The players are there. The talent is there. The schedule is there because, let’s face it, the Southeast isn’t the strongest. All of the ingredients are there for the Capitals to be successful on the ice. And I’ll give you a 100% guarantee they’ll be successful on the ice. But that’s not enough this year.
If you look at the Sharks last year, they were successful on the ice, as well. But the one place they weren’t quite as successful was in the minds of hockey fans. Even when the Sharks were playing their best hockey of the year, there was a little voice in the back of just about every fan’s mind asking if this was just the same ole song and dance, or if this was a different team. Would this be a team that could break through and compete at the highest level in the playoffs? The Sharks may have captured victories on the ice—but they didn’t capture the imagination and enthusiasm of the fans. Such is life on top. The standards are higher and the expectations are rarely realistic.

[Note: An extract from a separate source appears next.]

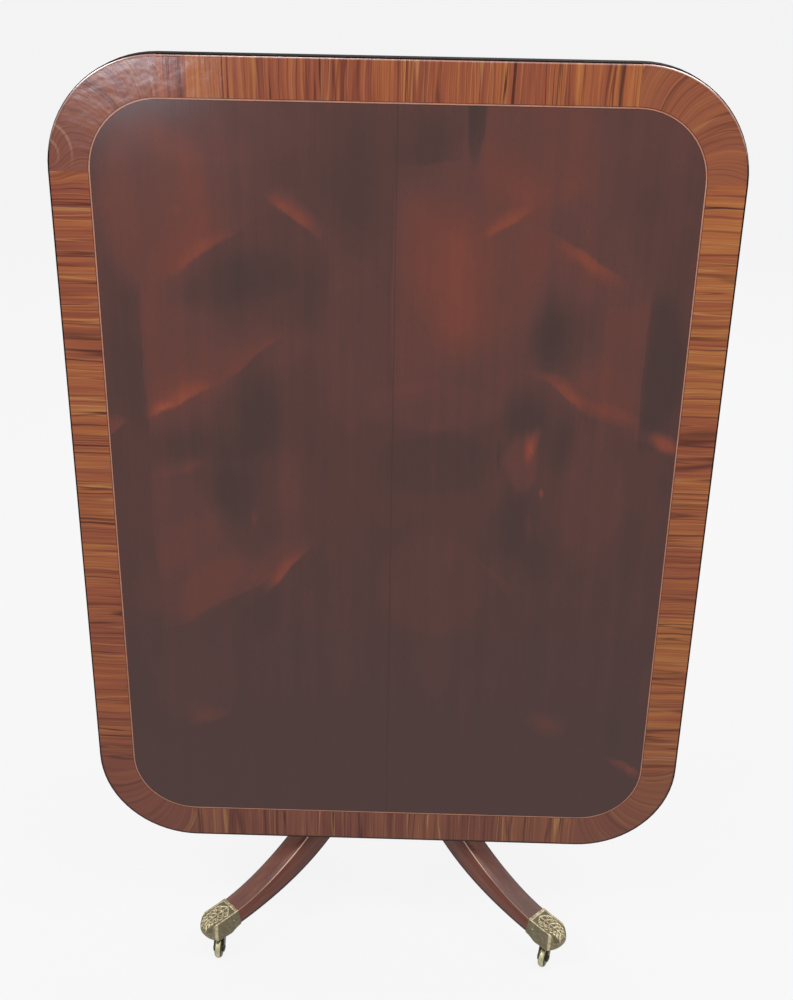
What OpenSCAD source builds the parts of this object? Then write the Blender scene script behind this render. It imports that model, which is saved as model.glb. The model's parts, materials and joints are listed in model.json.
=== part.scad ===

The Capitals and their fans should take a good look at the public perception of the Sharks last year because that will be their reality this year. 10 game winning streaks will be looked at with skepticism. 8-1 victories in the middle of the season will be questioned and hat tricks will be quickly discarded. The only way that will change is if they realize their lofty expectations and meet them head on.
After all, it’s not easy to put up 121 points every season. But it’s what happens after those 121 points that will determine how fans will measure these Capitals. Clearly, winning the Cup after a season like that is difficult, but for the fanbase, it might be more difficult to see another successful regular season go down the drain in the playoffs.